From Jay Ruzesky, Malahat Review:

There is something pleasing about being read to, especially by practiced voices like Ron Hynes and Deidre Gillard-Rowlings, so it is a delight to hear the prose and poetry from Michael Crummey’s Hard Light collected on CD. This audiobook is more than entertainment. It reminds me of Glenn Gould’s 1969 radio documentary, The Latecomers, which is a piece that stretched my ideas about form. In that recording, Gould orchestrates a chorus of voices, fading them in, out, and over each other in a nonlinear way to create an impressionistic tableau that is a portrait of life in Newfoundland.

Hard Light is similarly a nonlinear sketch of life on The Rock, and particularly a portrait of Crummey’s family. It begins with a poem called “Rust” about the hands of a father that look like “a moon rising at the tip of each finger” so that they represent “distance” and “other worlds.” His hands are abused by the repetition of “bodies of codfish opened with a blade” and become an image of a map etched by “daily necessities” and “the habits of generation”. These hands display the residue of memory, and of a way of life in “time’s indelible scar.” Looking at a pair of hands can speak of a community; given the labours of these hands, it is not hard to imagine that the experience of others must be similar. In this way, Crummey establishes his methodology in this poem – by telling stories of individuals, he will represent a whole people.
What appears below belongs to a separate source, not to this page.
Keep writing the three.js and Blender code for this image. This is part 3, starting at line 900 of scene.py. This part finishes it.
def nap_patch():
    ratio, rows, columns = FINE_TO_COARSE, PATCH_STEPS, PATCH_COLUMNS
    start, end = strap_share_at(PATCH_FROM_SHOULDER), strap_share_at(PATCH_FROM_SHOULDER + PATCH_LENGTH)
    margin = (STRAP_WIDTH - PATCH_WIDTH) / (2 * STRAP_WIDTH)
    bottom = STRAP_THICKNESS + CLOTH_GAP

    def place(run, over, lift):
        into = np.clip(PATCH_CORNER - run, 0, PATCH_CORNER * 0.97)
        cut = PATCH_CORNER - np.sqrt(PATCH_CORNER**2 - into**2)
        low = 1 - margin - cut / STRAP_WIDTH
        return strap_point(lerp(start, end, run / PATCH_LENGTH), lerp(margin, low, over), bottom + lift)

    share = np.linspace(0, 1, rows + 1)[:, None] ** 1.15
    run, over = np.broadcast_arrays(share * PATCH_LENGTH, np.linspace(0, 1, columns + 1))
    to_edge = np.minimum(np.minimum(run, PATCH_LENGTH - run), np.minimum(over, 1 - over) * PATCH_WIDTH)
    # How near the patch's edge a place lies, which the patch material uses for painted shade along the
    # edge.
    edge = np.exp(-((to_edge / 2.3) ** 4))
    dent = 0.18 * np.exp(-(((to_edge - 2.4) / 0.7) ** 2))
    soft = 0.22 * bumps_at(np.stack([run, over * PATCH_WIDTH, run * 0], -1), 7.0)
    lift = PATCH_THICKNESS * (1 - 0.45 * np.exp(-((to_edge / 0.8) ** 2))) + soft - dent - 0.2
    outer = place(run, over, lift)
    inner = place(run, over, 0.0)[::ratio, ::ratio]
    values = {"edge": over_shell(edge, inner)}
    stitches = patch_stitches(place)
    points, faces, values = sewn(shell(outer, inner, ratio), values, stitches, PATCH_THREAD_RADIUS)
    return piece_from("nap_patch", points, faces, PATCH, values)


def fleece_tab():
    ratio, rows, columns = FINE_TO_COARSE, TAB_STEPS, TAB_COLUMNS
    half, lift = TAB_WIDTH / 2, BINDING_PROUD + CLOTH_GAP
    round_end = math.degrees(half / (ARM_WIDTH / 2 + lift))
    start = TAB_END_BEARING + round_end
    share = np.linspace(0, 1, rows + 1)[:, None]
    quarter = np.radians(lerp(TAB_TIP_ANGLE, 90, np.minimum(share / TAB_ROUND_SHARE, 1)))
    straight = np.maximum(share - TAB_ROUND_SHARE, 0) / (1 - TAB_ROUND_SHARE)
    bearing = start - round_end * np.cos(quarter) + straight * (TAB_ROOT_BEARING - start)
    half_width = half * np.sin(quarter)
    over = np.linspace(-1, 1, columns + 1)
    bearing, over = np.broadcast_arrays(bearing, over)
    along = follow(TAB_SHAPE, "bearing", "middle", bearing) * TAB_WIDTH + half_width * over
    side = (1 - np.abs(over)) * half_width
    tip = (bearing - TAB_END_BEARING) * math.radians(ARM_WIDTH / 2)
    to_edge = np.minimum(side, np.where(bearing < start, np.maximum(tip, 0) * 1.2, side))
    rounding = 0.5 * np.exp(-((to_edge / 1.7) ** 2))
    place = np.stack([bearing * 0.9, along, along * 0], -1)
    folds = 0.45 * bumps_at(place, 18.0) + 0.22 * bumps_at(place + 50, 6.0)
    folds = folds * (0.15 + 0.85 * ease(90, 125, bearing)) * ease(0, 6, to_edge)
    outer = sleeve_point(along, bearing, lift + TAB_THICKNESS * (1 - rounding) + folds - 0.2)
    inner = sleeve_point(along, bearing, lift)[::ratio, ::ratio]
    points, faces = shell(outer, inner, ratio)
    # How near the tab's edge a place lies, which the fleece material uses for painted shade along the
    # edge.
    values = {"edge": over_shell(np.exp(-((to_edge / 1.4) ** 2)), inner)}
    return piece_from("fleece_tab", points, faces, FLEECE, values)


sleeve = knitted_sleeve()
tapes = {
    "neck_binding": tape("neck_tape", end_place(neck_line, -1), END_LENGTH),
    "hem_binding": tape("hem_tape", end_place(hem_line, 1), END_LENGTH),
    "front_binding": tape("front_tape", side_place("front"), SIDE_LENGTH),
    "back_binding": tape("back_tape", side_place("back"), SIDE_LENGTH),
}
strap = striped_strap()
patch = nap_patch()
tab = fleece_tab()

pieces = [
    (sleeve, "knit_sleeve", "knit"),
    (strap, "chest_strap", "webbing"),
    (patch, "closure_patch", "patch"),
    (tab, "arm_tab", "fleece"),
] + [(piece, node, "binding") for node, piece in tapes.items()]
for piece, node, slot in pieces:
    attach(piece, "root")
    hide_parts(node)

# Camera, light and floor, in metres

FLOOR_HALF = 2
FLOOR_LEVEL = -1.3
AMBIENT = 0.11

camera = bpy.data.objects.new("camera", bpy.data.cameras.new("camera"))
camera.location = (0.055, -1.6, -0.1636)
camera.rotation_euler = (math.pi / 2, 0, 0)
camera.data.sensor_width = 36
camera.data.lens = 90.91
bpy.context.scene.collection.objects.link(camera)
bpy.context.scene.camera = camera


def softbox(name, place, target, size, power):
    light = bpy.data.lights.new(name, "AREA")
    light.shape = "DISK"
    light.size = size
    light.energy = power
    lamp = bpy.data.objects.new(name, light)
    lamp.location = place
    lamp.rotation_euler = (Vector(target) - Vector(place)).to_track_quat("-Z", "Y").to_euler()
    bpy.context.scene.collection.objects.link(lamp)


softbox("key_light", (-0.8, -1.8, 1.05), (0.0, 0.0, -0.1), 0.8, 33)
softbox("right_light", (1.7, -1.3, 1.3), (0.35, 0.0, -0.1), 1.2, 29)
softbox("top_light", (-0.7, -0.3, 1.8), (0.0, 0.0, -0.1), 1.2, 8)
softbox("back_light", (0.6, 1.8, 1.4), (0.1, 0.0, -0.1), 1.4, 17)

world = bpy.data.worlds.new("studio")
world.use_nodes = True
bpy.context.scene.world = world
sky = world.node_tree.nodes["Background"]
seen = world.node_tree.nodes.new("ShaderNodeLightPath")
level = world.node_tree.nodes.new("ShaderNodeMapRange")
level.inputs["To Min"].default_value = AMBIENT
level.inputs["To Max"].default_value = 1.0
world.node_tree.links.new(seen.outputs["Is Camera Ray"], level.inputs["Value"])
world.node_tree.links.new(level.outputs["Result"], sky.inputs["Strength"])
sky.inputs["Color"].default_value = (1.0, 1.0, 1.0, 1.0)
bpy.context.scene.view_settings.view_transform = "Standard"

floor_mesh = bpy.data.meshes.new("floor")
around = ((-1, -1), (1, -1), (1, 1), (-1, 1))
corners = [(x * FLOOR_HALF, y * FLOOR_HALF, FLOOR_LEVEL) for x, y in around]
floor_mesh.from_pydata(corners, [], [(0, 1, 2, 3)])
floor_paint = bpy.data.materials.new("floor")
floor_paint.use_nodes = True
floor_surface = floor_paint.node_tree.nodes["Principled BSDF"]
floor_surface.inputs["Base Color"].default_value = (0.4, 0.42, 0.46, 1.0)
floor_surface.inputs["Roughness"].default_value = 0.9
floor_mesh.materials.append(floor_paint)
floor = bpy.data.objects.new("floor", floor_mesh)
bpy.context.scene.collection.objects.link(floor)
The pieces that follow are stories of storms, journeys, work, injustice, and loss. There are also recipes, land-title documents, and songs. Each piece has its own flavour and contributes to the whole. What comes through is a strong sense of place and tradition, and of an environment that is inhospitable and unpredictable, but embraced by the spirited people who remain there.